PostgreSQL Transaction Isolation READ UNCOMMITTED

ZZZ picture ZZZ · Nov 11, 2015 · Viewed 11.8k times · Source

I want to try transaction isolation using PostgreSQL with pgadmin. First I inserted a new record inside BEGIN but without COMMIT.

BEGIN;
INSERT INTO my_table(id,value) VALUES (1,'something');

//UNCOMMITTED

Then, I tried to read the uncommitted data

BEGIN TRANSACTION ISOLATION LEVEL READ UNCOMMITTED;
SELECT * FROM my_table
COMMIT;

But I couldn't find the new record. What's wrong?

Answer

Craig Ringer picture Craig Ringer · Nov 11, 2015

PostgreSQL does not support dirty reads (READ UNCOMMITTED). As @a_horse_with_no_name pointed out, the manual says:

The SQL standard defines one additional level, READ UNCOMMITTED. In PostgreSQL READ UNCOMMITTED is treated as READ COMMITTED.

This is fitting with the rule in the standard that the database must treat unsupported isolation levels as the strongest supported level.

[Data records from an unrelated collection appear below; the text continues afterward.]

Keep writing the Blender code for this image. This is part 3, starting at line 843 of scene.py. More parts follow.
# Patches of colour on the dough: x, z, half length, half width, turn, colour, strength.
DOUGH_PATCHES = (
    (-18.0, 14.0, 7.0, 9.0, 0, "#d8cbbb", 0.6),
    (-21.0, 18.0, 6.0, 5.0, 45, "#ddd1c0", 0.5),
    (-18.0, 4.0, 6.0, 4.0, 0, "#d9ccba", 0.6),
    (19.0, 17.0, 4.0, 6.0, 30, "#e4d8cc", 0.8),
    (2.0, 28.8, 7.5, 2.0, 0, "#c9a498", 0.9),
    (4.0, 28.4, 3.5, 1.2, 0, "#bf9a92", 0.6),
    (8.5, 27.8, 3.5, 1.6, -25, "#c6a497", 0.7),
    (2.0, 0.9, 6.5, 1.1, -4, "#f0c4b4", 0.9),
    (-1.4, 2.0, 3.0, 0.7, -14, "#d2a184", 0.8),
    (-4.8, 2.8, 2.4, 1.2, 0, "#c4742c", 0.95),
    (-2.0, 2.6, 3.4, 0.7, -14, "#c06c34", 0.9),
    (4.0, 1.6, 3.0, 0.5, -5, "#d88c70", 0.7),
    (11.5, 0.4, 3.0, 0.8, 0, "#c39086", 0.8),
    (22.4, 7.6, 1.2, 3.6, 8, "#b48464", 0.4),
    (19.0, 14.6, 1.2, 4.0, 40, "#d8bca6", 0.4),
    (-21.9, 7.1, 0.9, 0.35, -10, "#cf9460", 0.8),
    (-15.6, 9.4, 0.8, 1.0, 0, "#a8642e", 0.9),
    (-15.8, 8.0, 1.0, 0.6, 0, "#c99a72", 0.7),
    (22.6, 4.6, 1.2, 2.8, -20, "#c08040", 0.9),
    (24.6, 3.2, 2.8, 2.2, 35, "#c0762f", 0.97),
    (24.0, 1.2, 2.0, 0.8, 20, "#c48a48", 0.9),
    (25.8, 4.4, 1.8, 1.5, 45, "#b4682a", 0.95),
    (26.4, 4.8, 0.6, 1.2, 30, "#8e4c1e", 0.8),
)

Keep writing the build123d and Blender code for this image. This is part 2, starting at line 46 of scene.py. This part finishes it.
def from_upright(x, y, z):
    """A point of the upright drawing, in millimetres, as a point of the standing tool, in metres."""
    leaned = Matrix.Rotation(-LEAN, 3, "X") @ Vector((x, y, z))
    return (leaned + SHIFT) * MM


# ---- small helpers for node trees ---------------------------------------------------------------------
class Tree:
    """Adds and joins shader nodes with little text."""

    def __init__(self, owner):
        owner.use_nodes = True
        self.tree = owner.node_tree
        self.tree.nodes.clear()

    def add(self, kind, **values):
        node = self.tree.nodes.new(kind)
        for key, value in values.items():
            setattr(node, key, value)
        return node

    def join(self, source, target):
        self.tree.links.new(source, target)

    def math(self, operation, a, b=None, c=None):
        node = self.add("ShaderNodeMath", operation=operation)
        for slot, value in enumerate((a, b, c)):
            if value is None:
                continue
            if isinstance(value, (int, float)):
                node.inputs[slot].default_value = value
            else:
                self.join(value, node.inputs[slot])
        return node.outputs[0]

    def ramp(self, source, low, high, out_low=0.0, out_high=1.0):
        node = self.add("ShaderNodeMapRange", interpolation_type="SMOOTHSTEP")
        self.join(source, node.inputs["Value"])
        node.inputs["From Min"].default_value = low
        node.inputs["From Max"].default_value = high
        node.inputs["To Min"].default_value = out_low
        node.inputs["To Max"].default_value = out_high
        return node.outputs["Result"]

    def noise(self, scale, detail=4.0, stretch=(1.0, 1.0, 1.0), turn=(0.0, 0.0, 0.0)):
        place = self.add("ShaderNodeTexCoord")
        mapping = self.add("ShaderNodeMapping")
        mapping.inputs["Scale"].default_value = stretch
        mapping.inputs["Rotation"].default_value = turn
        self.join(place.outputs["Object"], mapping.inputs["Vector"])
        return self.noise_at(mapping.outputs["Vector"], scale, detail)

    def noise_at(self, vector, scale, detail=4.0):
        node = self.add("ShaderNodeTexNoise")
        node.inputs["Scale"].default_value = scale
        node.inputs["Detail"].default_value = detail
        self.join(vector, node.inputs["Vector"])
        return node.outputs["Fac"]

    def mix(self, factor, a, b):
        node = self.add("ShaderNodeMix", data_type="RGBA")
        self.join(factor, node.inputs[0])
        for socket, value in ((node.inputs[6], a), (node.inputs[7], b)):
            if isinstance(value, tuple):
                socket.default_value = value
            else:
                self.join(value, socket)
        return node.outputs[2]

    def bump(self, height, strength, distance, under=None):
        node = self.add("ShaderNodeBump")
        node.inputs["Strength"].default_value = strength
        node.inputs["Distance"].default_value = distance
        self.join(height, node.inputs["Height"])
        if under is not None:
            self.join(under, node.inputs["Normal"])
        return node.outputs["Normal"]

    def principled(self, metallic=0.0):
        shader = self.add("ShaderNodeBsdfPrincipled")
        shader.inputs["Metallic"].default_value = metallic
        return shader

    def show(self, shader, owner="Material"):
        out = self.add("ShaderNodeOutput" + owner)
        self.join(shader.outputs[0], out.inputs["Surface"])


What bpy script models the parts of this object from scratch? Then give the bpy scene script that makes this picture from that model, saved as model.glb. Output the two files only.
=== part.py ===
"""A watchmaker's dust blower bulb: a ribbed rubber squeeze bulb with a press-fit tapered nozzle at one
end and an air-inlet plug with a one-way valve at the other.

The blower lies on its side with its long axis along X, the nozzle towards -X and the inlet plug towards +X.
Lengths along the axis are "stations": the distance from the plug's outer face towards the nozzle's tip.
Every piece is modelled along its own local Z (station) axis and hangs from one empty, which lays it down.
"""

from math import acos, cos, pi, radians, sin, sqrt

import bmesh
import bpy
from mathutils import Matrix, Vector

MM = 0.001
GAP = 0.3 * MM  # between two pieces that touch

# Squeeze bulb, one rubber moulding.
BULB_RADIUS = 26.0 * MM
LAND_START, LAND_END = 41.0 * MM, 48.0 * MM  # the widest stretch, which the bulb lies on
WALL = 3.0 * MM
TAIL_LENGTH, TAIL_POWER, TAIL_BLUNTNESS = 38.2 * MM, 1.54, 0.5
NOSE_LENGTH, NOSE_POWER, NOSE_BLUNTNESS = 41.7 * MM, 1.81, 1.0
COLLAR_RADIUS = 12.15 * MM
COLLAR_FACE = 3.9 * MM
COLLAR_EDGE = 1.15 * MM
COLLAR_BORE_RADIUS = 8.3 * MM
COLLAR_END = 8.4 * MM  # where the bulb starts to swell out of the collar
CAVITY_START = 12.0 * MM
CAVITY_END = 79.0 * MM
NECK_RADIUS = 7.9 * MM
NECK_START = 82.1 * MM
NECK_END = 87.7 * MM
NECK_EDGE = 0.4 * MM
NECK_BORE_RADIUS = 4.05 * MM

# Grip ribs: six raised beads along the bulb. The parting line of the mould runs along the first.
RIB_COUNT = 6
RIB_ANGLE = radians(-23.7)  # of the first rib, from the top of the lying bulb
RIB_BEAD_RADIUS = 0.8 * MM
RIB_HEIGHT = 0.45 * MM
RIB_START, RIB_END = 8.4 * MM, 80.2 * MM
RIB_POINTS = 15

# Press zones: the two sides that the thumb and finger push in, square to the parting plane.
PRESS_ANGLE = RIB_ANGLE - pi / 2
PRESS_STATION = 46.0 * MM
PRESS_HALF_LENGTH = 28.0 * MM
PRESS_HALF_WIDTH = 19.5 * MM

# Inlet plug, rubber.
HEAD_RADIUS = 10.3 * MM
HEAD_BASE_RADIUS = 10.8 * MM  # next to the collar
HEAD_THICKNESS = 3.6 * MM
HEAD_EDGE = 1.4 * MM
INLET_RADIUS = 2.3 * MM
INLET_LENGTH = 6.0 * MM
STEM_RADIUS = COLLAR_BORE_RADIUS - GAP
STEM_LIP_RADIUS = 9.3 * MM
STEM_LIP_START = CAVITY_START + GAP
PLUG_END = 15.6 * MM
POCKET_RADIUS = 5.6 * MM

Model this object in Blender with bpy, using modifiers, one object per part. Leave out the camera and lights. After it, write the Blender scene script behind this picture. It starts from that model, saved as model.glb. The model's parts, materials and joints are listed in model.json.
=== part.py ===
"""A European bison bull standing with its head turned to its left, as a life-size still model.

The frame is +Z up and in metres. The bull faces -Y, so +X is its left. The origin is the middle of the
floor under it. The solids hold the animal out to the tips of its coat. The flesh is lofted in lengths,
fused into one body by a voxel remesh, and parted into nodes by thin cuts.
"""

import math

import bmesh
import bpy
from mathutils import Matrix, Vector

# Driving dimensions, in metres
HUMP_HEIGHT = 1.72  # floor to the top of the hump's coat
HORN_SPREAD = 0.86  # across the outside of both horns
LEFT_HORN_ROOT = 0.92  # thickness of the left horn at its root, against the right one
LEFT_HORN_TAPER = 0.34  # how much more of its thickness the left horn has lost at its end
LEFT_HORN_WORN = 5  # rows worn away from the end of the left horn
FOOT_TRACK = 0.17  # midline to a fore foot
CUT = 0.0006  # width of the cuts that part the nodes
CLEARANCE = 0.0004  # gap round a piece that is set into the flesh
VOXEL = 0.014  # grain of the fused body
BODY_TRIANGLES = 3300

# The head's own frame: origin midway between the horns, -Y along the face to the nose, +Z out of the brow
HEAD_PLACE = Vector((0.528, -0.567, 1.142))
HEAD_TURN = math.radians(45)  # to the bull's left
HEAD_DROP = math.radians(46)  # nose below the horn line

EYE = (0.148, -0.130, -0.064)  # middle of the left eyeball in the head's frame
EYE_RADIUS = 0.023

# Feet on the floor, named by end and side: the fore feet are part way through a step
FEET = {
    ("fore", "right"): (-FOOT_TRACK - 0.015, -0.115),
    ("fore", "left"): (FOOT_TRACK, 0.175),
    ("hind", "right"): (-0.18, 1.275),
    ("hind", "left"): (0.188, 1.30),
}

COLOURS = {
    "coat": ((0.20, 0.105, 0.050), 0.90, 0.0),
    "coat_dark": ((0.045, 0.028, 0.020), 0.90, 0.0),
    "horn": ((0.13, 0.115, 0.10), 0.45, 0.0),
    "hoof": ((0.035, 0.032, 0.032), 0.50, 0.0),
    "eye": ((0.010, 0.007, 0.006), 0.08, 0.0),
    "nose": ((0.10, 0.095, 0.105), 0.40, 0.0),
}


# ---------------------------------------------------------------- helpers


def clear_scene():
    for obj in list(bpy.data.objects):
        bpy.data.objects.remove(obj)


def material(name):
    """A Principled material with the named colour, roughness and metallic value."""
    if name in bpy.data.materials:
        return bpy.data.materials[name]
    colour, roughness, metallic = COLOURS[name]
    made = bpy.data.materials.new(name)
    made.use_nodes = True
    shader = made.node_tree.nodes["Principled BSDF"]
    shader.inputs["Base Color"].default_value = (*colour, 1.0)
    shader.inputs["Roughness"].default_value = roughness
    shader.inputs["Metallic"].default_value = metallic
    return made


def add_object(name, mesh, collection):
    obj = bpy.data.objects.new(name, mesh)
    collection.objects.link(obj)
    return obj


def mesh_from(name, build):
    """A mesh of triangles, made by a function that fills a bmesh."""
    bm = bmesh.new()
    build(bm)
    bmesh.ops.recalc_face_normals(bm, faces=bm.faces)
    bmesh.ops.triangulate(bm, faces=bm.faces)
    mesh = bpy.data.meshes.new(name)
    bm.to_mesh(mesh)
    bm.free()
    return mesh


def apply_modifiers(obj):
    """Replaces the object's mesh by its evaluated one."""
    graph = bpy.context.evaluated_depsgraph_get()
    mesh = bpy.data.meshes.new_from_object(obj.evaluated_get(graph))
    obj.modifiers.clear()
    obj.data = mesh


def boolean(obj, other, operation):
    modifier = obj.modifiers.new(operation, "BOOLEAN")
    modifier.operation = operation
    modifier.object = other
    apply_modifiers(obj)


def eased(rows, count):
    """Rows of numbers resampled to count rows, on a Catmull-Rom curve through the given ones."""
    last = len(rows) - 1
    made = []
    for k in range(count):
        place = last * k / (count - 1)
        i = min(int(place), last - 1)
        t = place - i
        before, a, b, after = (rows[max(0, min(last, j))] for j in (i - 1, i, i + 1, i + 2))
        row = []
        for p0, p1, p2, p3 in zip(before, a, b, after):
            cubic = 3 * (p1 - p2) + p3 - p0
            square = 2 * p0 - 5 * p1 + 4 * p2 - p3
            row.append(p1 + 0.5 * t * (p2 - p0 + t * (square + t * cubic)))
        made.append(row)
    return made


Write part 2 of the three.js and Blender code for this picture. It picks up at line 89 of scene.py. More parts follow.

There is no supported way to read uncommitted tuples from an in-progress transaction in PostgreSQL. If there was you'd be able to get things like duplicate values for primary keys and general chaos so it wouldn't be very useful anyway.

There are a few ways in-progress transactions can communicate and affect each other:

  • Via a shared client application (of course)
  • SEQUENCE (and SERIAL) updates happen immediately, not at commit time
  • advisory locking
  • Normal row and table locking, but within the rules of READ COMMITTED visibility
  • UNIQUE and EXCLUSION constraints

It's possible to see uncommitted tuple data using superuser-only debug facilities like pageinspect, but only if you really understand the innards of the datastore. It's suitable for data recovery and debugging only. You'll see multiple versions of data in a wall of hexadecimal output.